Big guitars and boozy fun
Dex Romweber Duo
Former Flat Duo Jets frontman Dex Romweber came up playing shows next to both R.E.M. and The Cramps, which speaks to his overarching love of Southern music—whether that be amber-colored country jangle or scorched-brimstone rockabilly. Among his most fervent admirers is Jack White, who recently dueted with him on the fiery “Last Kind Word Blues”/“The Wind Did Move” 7-inch.
Deadstring Brothers
The Deadstring Brothers' frontier iconography looks like it would be perfect headlining a marquee in Deadwood in the 1870s, though their music would surely be more at home 100 years later. Channeling '70s-era Stones with a blues-rock-country fusion, the Deadstring Brothers’ rumble is a perfect soundtrack for a honky-tonk bar brawl.
Do you prefer Cash or Rotten?
Waco Brothers
Chicago’s Waco Brothers come by their cross-genre leanings honestly—lead singer Jon Langford came up in first-wave punk band Mekons (whose accordion player Rico Bell joins in here), and formed the band to scratch an itch he had to play more country-influenced music. At times it can be a little strange to pick up Langford’s British growl behind a wall of honky-tonk and rockabilly, but what the Waco Brothers do is still a long way from Mekons’ minute-long blast of “Never Been In A Riot.”
Exene Cervenka
Like Langford, Exene Cervenka came up in a legendary punk band—Los Angeles’ X—with a fetish for rockabilly and country, a passion its members indulged in side project The Knitters. Cervenka’s upcoming solo album for Bloodshot, Somewhere Gone, reveals a slightly more subdued, ruminative side to the two-fisted snarl of her recent work with backing band The Original Sinners, made even dreamier by the sparse arrangements of piano, organ, and cello drifting in the background.
Left of the dobro
Ha Ha Tonka
Ha Ha Tonka’s name is inspired by a state park in the Ozarks, and its first album, Buckle In The Bible Belt, recalls the band's Missouri roots. That said, HHT still piles a whole bunch of indie cred into the bed of its pickup. Its latest, Novel Sounds Of The Nouveau South, doesn’t kick up its heels quite as much as Buckle, but it’s no less enjoyable as it weds melodic pop with brushstrokes of bluegrass and rock.

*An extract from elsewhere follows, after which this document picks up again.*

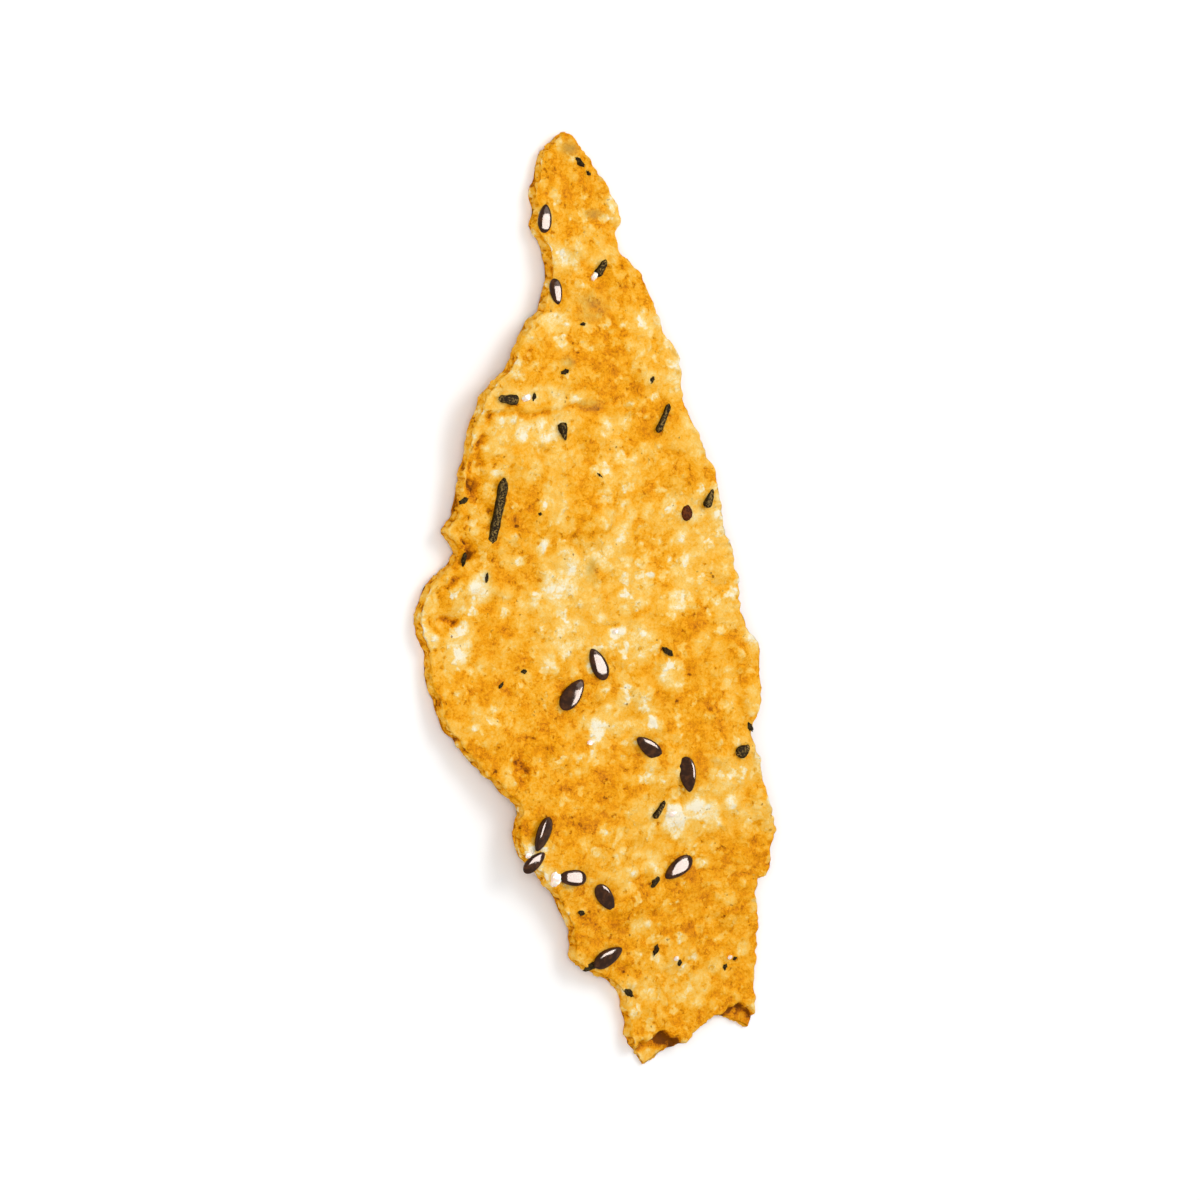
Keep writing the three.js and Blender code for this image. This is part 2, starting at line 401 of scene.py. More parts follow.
@dataclass(frozen=True)
class Lap:
    """Where the upper skin laps over itself: raised beyond a line, and dying away."""

    start: tuple[float, float] = (-22.4, 96.9)
    end: tuple[float, float] = (0.2, 99.4)
    height: float = 0.5
    reach: float = 9.0
    fade_in: tuple[float, float] = (-0.05, 0.08)
    fade_out: tuple[float, float] = (1.1, 0.8)
    face: tuple[float, float] = (-0.2, 0.25)

    def beyond(self, points: Array, outline: Outline) -> tuple[Array, Array]:
        """Measures each place against the line.

        Args:
            points: Places in millimetres.
            outline: The outline whose coordinates the line is in.

        Returns:
            How far beyond the line each place is, and from 0 to 1 how well inside its ends.
        """
        start, end = outline.placed([self.start, self.end])
        share = (points[..., 0] - start[0]) / (end[0] - start[0])
        line = start[1] + share * (end[1] - start[1])
        inside = step(*self.fade_in, share) * step(*self.fade_out, share)
        return points[..., 1] - line, inside

    def raised(self, points: Array, outline: Outline, shift: Array | float = 0.0) -> Array:
        """How high the lap stands at each place.

        Args:
            points: Places in millimetres.
            outline: The outline whose coordinates the line is in.
            shift: How far the line is moved at each place, in millimetres.

        Returns:
            The height over the face below it, in millimetres.
        """
        above, inside = self.beyond(points, outline)
        above = above + shift
        return self.height * inside * step(*self.face, above) * np.exp(-np.maximum(above, 0) / self.reach)


@dataclass(frozen=True)
class Relief:
    """The heights of the sheet's two faces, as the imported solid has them, in millimetres."""

    outline: Outline
    sheet: float = 2.4
    lift: float = 3.2
    rest_reach: float = 23.0
    rest_sink: float = 0.14
    lower_skin: float = 0.8
    rest_spots: tuple[tuple[float, float], ...] = ((11, 4), (24.5, 10), (-23.5, 65), (-6, 132))
    pockets: tuple[tuple[float, float, float, float], ...] = ((11.2, 0, 4.6, 4.2), (24.4, 4.6, 4.4, 3.8))
    upside: tuple[float, float] = (-0.1, 0.5)
    waves: tuple[Wave, ...] = (Wave(0.4, 33, 47, 1.1), Wave(0.28, -60, 23, 4))
    blisters: Domes = Domes(7.5, (2.4, 4.6), (0.15, 0.95))
    bubbles: Domes = Domes(3.4, (1.3, 2.1), (0.05, 0.4))
    lap: Lap = Lap()
    pits: tuple[Patch, ...] = patches(
        (-24.5, 66.1, 2.2, 1.4, 0.6), (-21, 88.4, 1.6, 3.4, 0.5), (-13.6, 45, 1.3, 2.8, 0.5),
        (-23.6, 76, 1.3, 1.8, 0.5),
    )

    def arch(self, points: Array) -> Array:
        """Tells the spots that touch the table from the rest of the sheet.

        Args:
            points: Places on the sheet, in millimetres.

        Returns:
            For each place, 0 at a spot that touches the table and 1 well away from them all.
        """
        share = np.ones(points.shape[:-1])
        for spot in self.outline.placed(self.rest_spots):
            away = np.linalg.norm(points - spot, axis=-1) / self.rest_reach
            share = share * (1 - np.exp(-(away**2)))
        return share

    def _from_pockets(self, points: Array) -> list[tuple[Array, Array]]:
        """Measures each place from each of the broken bubbles.

        Args:
            points: Places on the sheet, in millimetres.

        Returns:
            For each bubble, how far each place is from its middle, 1 at its edge, and how far up.
        """
        measures = []
        for x, y, half_width, half_height in self.pockets:
            away = (points - self.outline.placed((x, y))) / (half_width, half_height)
            measures.append((np.linalg.norm(away, axis=-1), away[..., 1]))
        return measures

    def pocket_edge(self, points: Array) -> Array:
        """How far each place is from the nearest broken bubble's middle, 1 at its edge."""
        return np.min([away for away, _ in self._from_pockets(points)], axis=0)

    def pocket_upside(self, points: Array) -> Array:
        """From 0 beside and below a broken bubble's middle to 1 at its upper end."""
        measures = self._from_pockets(points)
        return np.max([step(*self.upside, up) * (away < 2) for away, up in measures], axis=0)

    def bed(self, points: Array) -> Array:
        """The height that the dough is laid from: the arch and the slow waves."""
        share = self.arch(points)
        return self.lift * share - self.rest_sink + share * sum(wave.at(points) for wave in self.waves)

    def underside(self, points: Array) -> Array:
        """The height of the lower face at each place."""
        height = self.bed(points) - 0.5 * self.arch(points) * self.blisters.at(points, 7)[0]
        return np.maximum(0, height)

    def pit(self, points: Array, ragged: Array | float = 0.0) -> Array:
        """How deep the pits are at each place; ragged is noise that frays their edges."""
        return strongest(self.pits, points, self.outline, ragged)

    def upper_face(self, points: Array) -> Array:
        """The height of the upper face at each place, without its lap, pits and broken bubbles."""
        domes = self.blisters.at(points, 3)[0] + self.bubbles.at(points, 13)[0]
        return self.bed(points) + self.sheet + domes

    def surface(self, points: Array) -> Array:
        """The height that toppings lie at: the upper face with its lap and pits."""
        return self.upper_face(points) + self.lap.raised(points, self.outline) - self.pit(points)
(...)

Mark Pickerel And His Praying Hands
Former Screaming Trees drummer Mark Pickerel deserves credit for “most stylish comeback” for shaking off his grunge origins, slicking his hair into a sleek pompadour, and reinventing himself as a brooding, Nick Cave-style balladeer. His 2008 album, Cody’s Dream, rolls languidly through a barren but beautiful wasteland full of abandoned saloons, narrated by Pickerel’s smoky voice. Bits of big-’80s guitar a la The Church and chiming string and mellotron textures add to the broken loveliness.
No sleep ’til Nashville
Rosie Flores
One of Bloodshot’s most “traditional” artists, San Antonio’s Rosie Flores needs no introduction around here—after all, we just celebrated Rosie Flores Day on Aug. 31. Flores has been wrangling Wanda Jackson-style rockabilly, Sun Records honky-tonk, and Western swing for more than two decades, beginning with a stint with cowpunks Screaming Sirens. And while she may not have become the “female Dwight Yoakam” her major label was looking for in the ’80s, she’s twice as handy with a Gretsch—and way prettier.
Scott H. Biram
Though Scott H. Biram would definitely balk at being lumped in as a traditionalist, Austin’s “dirty old one-man band” has plenty in common with history’s best bluesmen—the ones who didn’t study under Eric “God” Clapton, but the devil himself, like R.L. Burnside and Robert Johnson. Biram takes their fire-in-the-belly songs and stokes the flames higher with douses of whiskey and heavy metal. And we’ll be just as damned as he is if “Still Drunk, Still Crazy, Still Blue” doesn’t sound like what Hank Williams would be writing were he still alive.